** begin STORED ROWS **

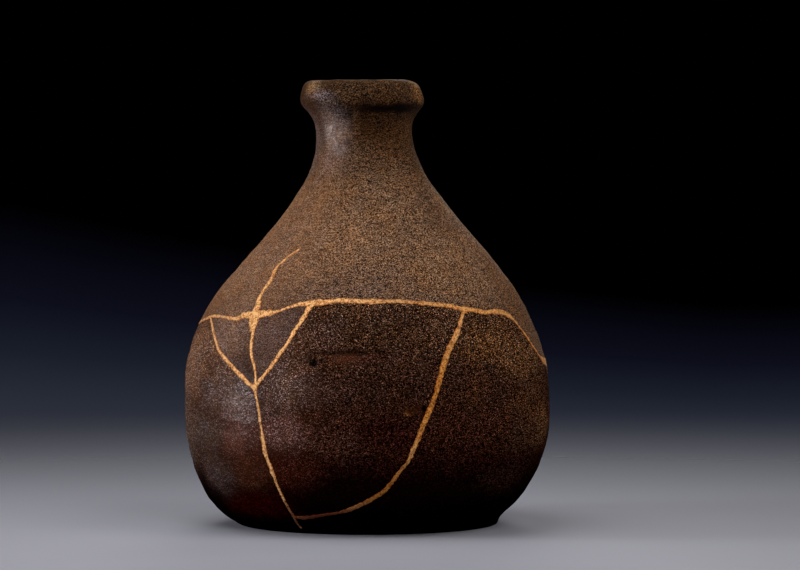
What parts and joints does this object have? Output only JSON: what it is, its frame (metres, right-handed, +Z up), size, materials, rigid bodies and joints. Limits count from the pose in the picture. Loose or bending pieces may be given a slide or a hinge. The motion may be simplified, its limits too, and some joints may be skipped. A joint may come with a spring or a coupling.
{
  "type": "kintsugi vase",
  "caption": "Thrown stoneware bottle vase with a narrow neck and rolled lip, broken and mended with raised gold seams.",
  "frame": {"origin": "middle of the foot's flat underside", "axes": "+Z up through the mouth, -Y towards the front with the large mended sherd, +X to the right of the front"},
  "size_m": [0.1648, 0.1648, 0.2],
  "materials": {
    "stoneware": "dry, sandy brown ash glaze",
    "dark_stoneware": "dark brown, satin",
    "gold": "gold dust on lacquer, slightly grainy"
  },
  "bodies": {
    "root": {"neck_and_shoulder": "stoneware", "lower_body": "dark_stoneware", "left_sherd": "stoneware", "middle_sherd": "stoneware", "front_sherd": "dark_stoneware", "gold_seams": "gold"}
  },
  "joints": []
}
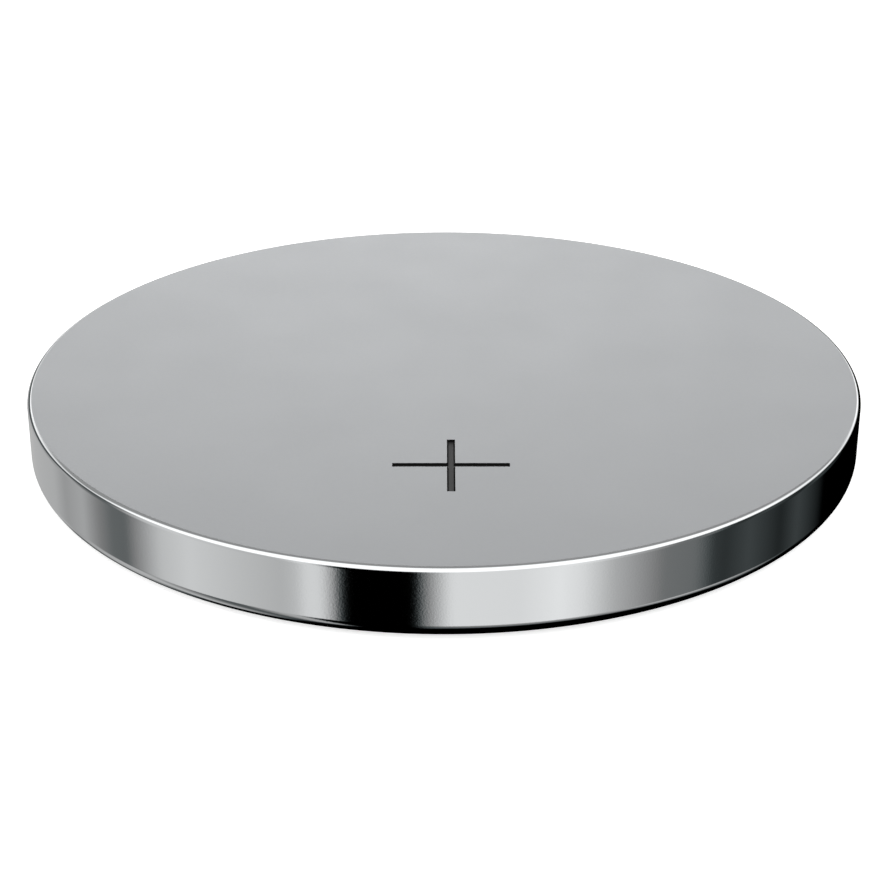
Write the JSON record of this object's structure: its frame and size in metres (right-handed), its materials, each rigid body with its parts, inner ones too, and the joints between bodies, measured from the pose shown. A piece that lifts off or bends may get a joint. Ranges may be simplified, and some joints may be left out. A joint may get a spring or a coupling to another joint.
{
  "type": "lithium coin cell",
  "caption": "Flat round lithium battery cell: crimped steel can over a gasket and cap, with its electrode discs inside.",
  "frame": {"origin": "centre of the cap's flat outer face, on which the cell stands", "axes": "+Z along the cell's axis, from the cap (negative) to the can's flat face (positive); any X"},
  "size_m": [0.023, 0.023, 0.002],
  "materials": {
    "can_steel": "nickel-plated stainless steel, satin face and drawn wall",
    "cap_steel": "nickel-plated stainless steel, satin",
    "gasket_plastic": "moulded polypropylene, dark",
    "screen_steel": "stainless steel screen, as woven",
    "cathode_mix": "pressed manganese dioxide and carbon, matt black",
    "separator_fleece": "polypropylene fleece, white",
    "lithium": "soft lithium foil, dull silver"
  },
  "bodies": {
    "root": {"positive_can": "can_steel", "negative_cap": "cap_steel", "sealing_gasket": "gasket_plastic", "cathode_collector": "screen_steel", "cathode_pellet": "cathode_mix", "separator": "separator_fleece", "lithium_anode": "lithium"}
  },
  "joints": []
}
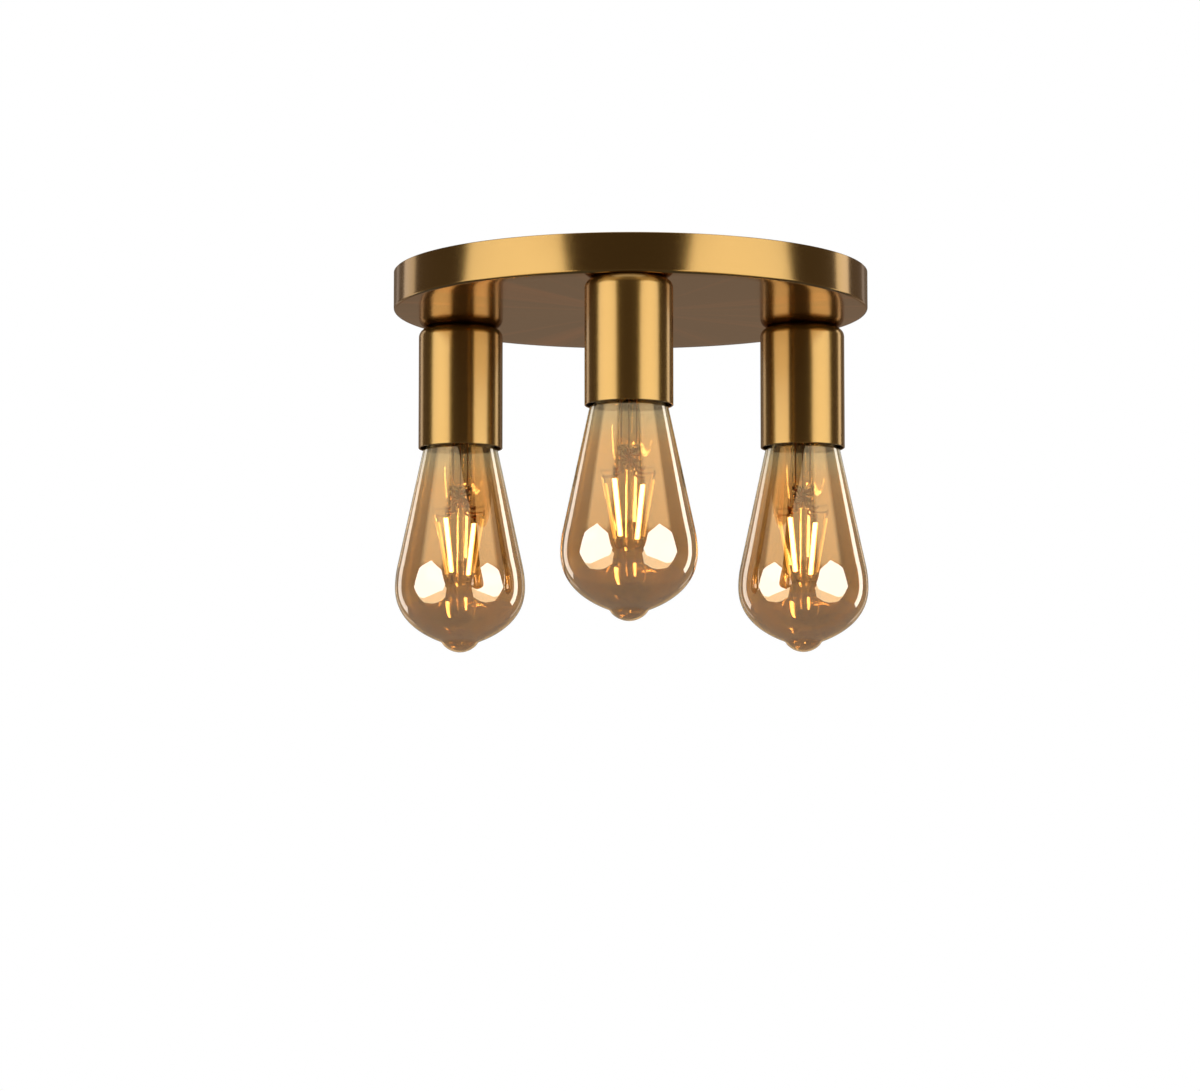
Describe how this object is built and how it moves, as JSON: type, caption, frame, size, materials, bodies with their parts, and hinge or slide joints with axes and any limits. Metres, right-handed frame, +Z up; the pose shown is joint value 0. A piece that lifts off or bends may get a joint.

** end STORED ROWS **

• **YOUR GOAL**
Restate the data above word for word.

• **THE OUTPUT**
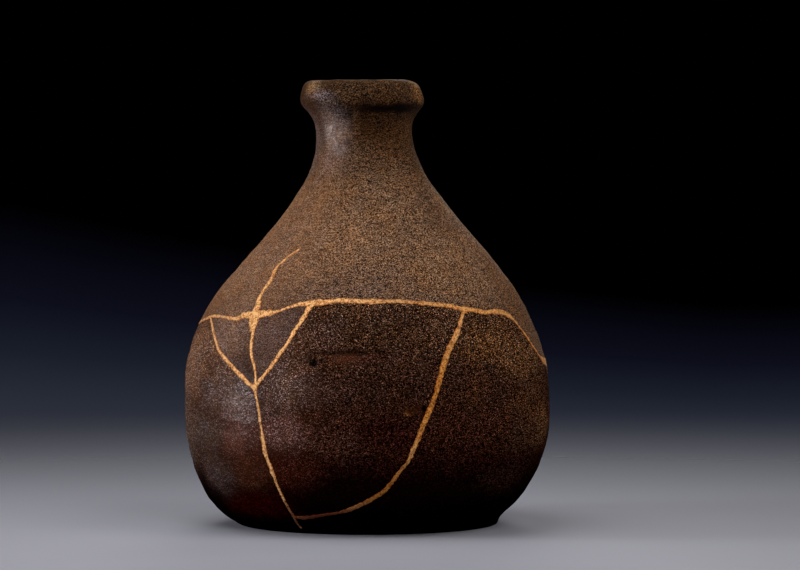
What parts and joints does this object have? Output only JSON: what it is, its frame (metres, right-handed, +Z up), size, materials, rigid bodies and joints. Limits count from the pose in the picture. Loose or bending pieces may be given a slide or a hinge. The motion may be simplified, its limits too, and some joints may be skipped. A joint may come with a spring or a coupling.
{
  "type": "kintsugi vase",
  "caption": "Thrown stoneware bottle vase with a narrow neck and rolled lip, broken and mended with raised gold seams.",
  "frame": {"origin": "middle of the foot's flat underside", "axes": "+Z up through the mouth, -Y towards the front with the large mended sherd, +X to the right of the front"},
  "size_m": [0.1648, 0.1648, 0.2],
  "materials": {
    "stoneware": "dry, sandy brown ash glaze",
    "dark_stoneware": "dark brown, satin",
    "gold": "gold dust on lacquer, slightly grainy"
  },
  "bodies": {
    "root": {"neck_and_shoulder": "stoneware", "lower_body": "dark_stoneware", "left_sherd": "stoneware", "middle_sherd": "stoneware", "front_sherd": "dark_stoneware", "gold_seams": "gold"}
  },
  "joints": []
}
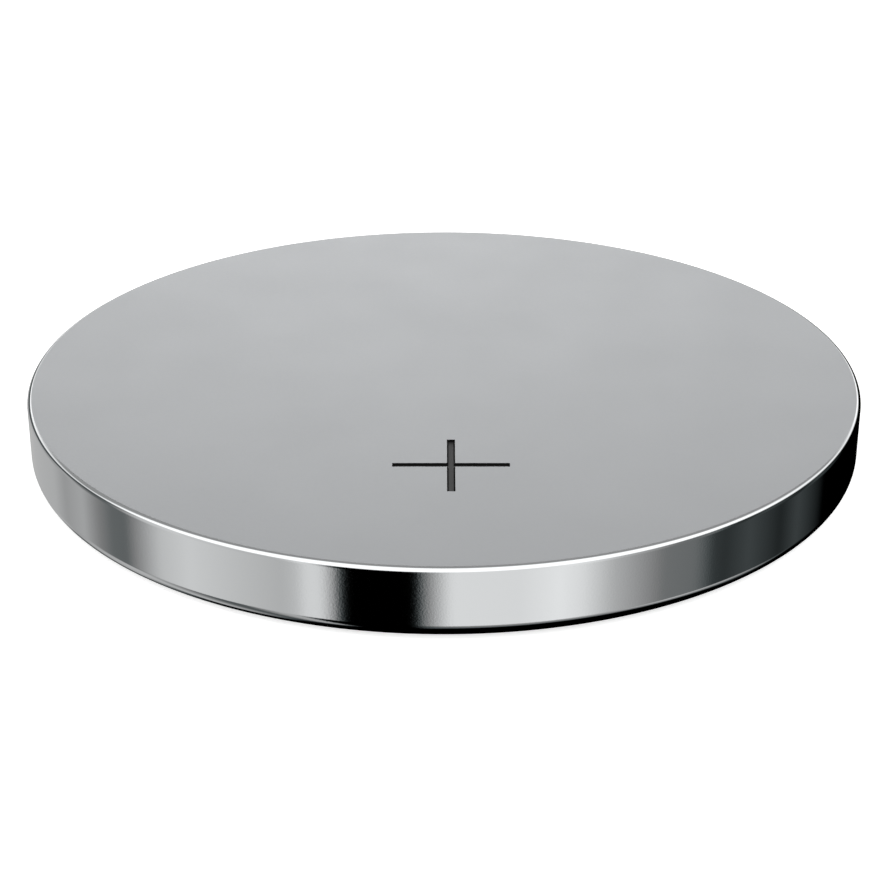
Write the JSON record of this object's structure: its frame and size in metres (right-handed), its materials, each rigid body with its parts, inner ones too, and the joints between bodies, measured from the pose shown. A piece that lifts off or bends may get a joint. Ranges may be simplified, and some joints may be left out. A joint may get a spring or a coupling to another joint.
{
  "type": "lithium coin cell",
  "caption": "Flat round lithium battery cell: crimped steel can over a gasket and cap, with its electrode discs inside.",
  "frame": {"origin": "centre of the cap's flat outer face, on which the cell stands", "axes": "+Z along the cell's axis, from the cap (negative) to the can's flat face (positive); any X"},
  "size_m": [0.023, 0.023, 0.002],
  "materials": {
    "can_steel": "nickel-plated stainless steel, satin face and drawn wall",
    "cap_steel": "nickel-plated stainless steel, satin",
    "gasket_plastic": "moulded polypropylene, dark",
    "screen_steel": "stainless steel screen, as woven",
    "cathode_mix": "pressed manganese dioxide and carbon, matt black",
    "separator_fleece": "polypropylene fleece, white",
    "lithium": "soft lithium foil, dull silver"
  },
  "bodies": {
    "root": {"positive_can": "can_steel", "negative_cap": "cap_steel", "sealing_gasket": "gasket_plastic", "cathode_collector": "screen_steel", "cathode_pellet": "cathode_mix", "separator": "separator_fleece", "lithium_anode": "lithium"}
  },
  "joints": []
}
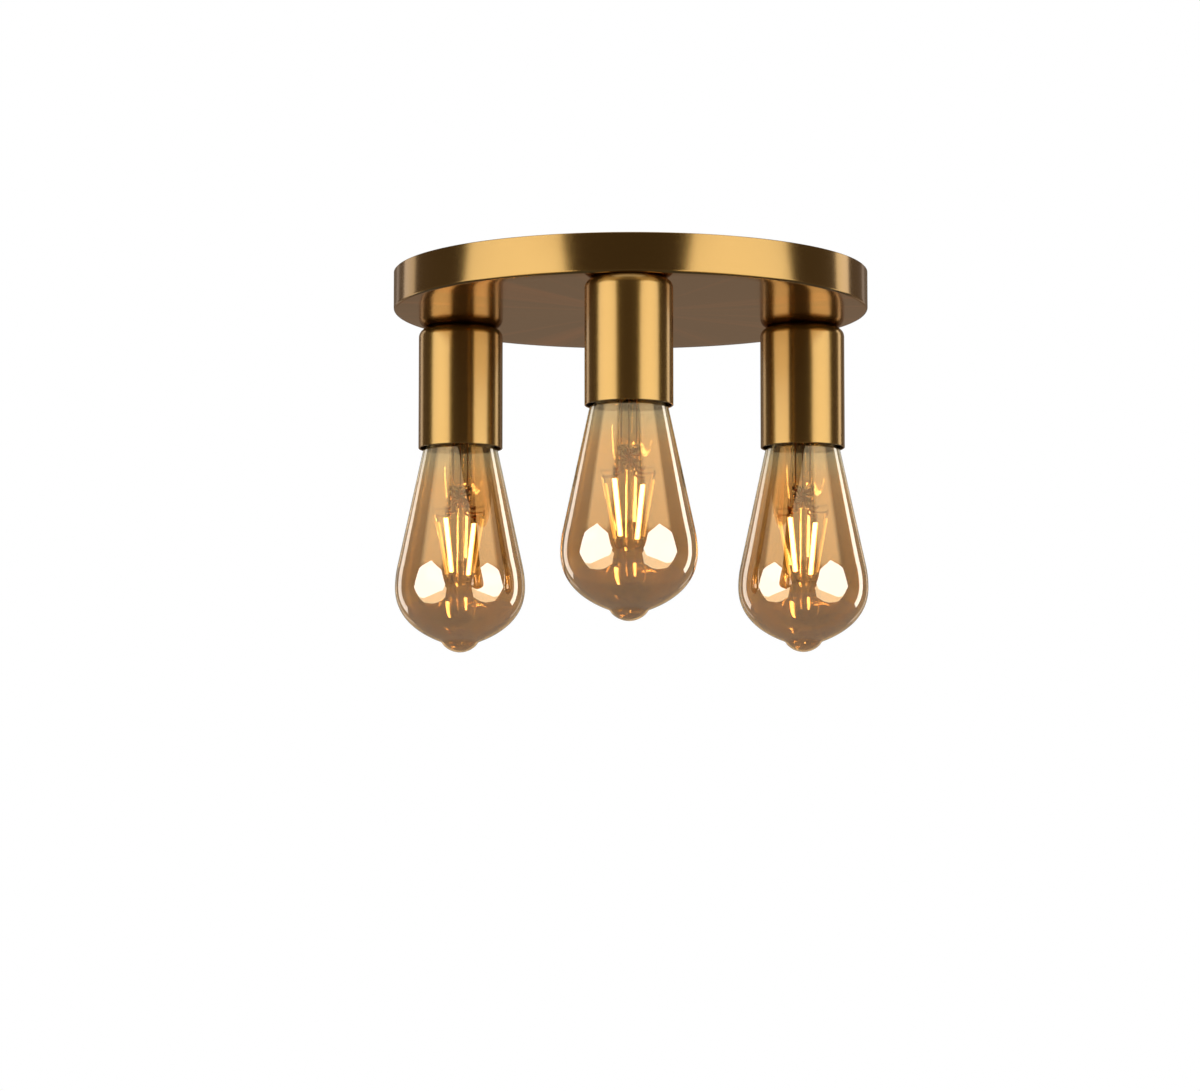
Describe how this object is built and how it moves, as JSON: type, caption, frame, size, materials, bodies with their parts, and hinge or slide joints with axes and any limits. Metres, right-handed frame, +Z up; the pose shown is joint value 0. A piece that lifts off or bends may get a joint.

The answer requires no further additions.